With Whitney’s fate still in the balance, the paper reports on August 2 “Many Seek Librarian’s Place,” with the board cautioning it would not be hasty in filling the position, so as “to make no mistake.” By August 6, the matter was resolved. Whitney agreed to a position of assistant librarian, pushing the faithful Miss Bishop to second assistant librarian, though their salaries remained the same. Publicly Whitney continued as “Acting Librarian,” because, true to their word, the board didn’t settle on a candidate until January of 1911, six months after ousting Whitney.
The board’s choice for the new head librarian was Purd Wright, recently from St. Joseph, but currently in his first year as head Librarian of the prestigious Los Angeles city library. Before that, Wright held the same position in St. Joseph, before that several years with the St. Joseph newspaper, and before that as an advertising copy writer. Wright and Whitney were acquainted at least as early as the formation of the Missouri Library Association in the 1880s, where she had served as the organization’s second president and Wright the third. Wright went on to serve as president of the National Library Association.

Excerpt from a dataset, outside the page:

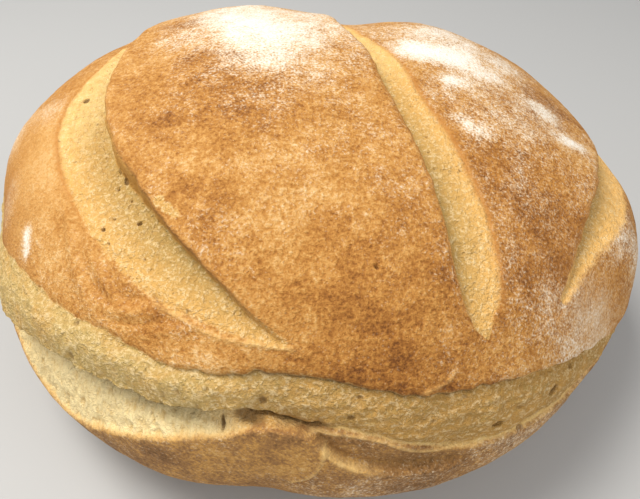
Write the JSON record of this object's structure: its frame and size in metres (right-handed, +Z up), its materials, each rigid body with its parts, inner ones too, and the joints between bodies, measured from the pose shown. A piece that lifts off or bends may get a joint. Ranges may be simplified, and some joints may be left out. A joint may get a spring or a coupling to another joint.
{
  "type": "boule loaf",
  "caption": "Large round rustic loaf with a floured brown crust, long curved slashes across its dome and a torn burst round its side, resting on a flat underside.",
  "frame": {"origin": "centre of the loaf's box in plan, on the plane that it rests on", "axes": "+Z up, +X to the right along the loaf's widest way, -Y to the front, where the side burst is widest"},
  "size_m": [0.2696, 0.2596, 0.1337],
  "materials": {
    "crust": "matt floured bread crust"
  },
  "bodies": {
    "root": {"boule": "crust"}
  },
  "joints": []
}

Whitney and Wright shared a keen intellect and a talent for library promotion, but otherwise they could not have been more different. Wright was a bit of a gadabout professionally, where Whitney spent her entire working life as a librarian. Her talents for promotion and advocacy were rooted in a genuine love and respect for literature, his talents were in diplomacy and relationships, rooted in his affable and social personality. Whitney was studious and serious, Wright was an inveterate publicity hound and yarn spinner.
Questions about Wright’s selection should have been raised when, after a January 1911 offer of the Kansas City position, he required another two months before accepting, and yet another two before he arrived in Kansas City. His salary was $1,000 more than Whitney’s had been, and he immediately ordered new office furnishings and a personal stenographer to boot. Then, too, within a few short months of Wright’s employment, it was clear that the board’s goal of increasing productivity and mending interdepartmental feuds was no closer to being realized under Wright than it had been under Whitney.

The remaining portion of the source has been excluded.